The blue eyes flared. “You can’t tell?”
He stopped just outside and faced her. “Tell what?”
“We’re twins.” She was trying to wipe all expression out of her voice but didn’t quite succeed. “Identical twins.”
“Are you?” Assessing her again, Gray automatically put aside the pang he felt whenever he heard the word twin. “I knew right away that you weren’t Faith.”
“Gee. Black hair? Earrings?” She tugged mockingly at one lobe.
He shrugged. “Rory couldn’t.”
“That’s because he’s too self-centered to look very hard at anyone but himself.”
Gray suppressed a smile. “You’re thinner.”
She glanced down at herself. “I guess so. Faith has some muscle tone—she works hard here. I’m just bony. Despite the chocolate-mint ice cream.”

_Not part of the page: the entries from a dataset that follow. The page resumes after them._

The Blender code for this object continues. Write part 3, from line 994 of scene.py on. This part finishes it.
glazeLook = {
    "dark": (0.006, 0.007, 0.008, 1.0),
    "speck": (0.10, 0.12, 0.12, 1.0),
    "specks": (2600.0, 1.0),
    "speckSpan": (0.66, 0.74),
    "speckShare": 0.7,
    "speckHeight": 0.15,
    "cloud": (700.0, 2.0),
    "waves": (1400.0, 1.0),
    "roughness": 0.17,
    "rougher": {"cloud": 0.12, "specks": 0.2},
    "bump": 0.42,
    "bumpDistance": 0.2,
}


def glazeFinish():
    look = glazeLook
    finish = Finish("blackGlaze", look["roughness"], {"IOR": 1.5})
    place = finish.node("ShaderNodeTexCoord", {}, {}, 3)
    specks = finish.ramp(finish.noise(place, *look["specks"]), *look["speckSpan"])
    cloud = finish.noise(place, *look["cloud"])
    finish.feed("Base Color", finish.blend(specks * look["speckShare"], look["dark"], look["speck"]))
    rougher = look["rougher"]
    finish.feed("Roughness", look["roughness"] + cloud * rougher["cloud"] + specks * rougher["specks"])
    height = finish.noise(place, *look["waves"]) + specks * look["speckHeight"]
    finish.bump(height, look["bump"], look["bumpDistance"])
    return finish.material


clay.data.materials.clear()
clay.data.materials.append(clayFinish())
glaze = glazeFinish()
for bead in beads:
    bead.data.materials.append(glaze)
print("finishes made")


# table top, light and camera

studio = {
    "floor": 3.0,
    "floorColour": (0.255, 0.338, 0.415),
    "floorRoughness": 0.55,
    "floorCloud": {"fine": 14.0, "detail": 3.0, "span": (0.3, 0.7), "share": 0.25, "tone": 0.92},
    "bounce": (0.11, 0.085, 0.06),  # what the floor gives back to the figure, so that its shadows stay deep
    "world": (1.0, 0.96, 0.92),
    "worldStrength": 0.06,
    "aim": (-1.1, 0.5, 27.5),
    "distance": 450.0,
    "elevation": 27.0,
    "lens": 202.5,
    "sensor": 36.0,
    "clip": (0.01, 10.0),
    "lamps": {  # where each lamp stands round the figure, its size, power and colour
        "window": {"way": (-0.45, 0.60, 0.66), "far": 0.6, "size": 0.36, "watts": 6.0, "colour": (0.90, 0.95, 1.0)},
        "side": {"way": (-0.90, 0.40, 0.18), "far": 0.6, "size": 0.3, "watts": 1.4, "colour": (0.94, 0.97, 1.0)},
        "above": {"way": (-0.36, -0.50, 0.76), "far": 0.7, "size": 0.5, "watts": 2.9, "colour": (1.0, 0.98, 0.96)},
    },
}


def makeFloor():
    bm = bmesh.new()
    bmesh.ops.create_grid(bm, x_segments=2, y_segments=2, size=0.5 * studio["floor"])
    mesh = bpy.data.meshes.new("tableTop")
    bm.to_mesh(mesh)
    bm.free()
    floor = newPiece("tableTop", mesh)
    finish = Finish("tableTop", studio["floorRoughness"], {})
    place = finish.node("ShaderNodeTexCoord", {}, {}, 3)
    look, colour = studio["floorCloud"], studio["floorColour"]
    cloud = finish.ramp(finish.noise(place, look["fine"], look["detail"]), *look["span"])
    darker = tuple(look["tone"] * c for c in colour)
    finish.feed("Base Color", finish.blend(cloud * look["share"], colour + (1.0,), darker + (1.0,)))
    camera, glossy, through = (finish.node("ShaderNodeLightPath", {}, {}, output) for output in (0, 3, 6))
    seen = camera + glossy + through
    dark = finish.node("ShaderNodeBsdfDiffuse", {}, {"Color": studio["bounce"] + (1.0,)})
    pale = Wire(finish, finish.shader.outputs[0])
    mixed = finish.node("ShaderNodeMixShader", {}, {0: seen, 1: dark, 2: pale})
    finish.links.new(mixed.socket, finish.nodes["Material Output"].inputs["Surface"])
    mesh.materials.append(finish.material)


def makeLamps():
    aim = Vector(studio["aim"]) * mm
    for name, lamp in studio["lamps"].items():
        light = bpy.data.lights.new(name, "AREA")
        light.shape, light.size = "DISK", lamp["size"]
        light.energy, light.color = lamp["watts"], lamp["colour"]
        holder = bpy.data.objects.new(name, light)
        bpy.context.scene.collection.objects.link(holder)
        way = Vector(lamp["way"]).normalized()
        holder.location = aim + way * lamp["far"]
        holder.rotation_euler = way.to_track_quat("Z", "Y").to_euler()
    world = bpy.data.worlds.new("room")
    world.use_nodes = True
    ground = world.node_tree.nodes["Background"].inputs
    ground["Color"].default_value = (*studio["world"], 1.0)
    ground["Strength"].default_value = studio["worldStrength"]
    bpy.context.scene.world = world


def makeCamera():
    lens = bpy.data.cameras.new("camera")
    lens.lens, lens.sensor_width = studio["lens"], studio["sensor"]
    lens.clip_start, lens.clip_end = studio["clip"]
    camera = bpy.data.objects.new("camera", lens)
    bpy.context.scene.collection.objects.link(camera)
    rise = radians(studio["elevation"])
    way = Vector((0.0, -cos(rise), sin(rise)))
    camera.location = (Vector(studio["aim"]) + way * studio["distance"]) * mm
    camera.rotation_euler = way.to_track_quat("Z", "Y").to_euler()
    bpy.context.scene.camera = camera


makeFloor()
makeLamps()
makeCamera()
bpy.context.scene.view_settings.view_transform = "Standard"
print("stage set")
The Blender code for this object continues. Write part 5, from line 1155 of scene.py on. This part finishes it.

He let that pass. “What’s inside affects how we look. You and Faith aren’t that much alike, are you?”
Charlotte stared at him, her eyes curiously vulnerable. He had the sense that he’d stunned her.
“No. We could … pass for each other, when we were younger, but inside …” She sighed. “Faith has a gift for serenity that I don’t.”
“You seem … stronger,” he chose to say, instead of telling her she had a fire her sister lacked.
But she was shaking her head before he finished. “No. She was here for Mom and Dad, she withstood an awful marriage, she’s fighting to save the farm—and, so far, winning. Me, I had a job and a condo and no one else to worry about. In comparison to me, Faith is an Amazon.”
He picked the most important three words out of this speech. “No one else?”
She flushed, and he smiled. Good, he thought.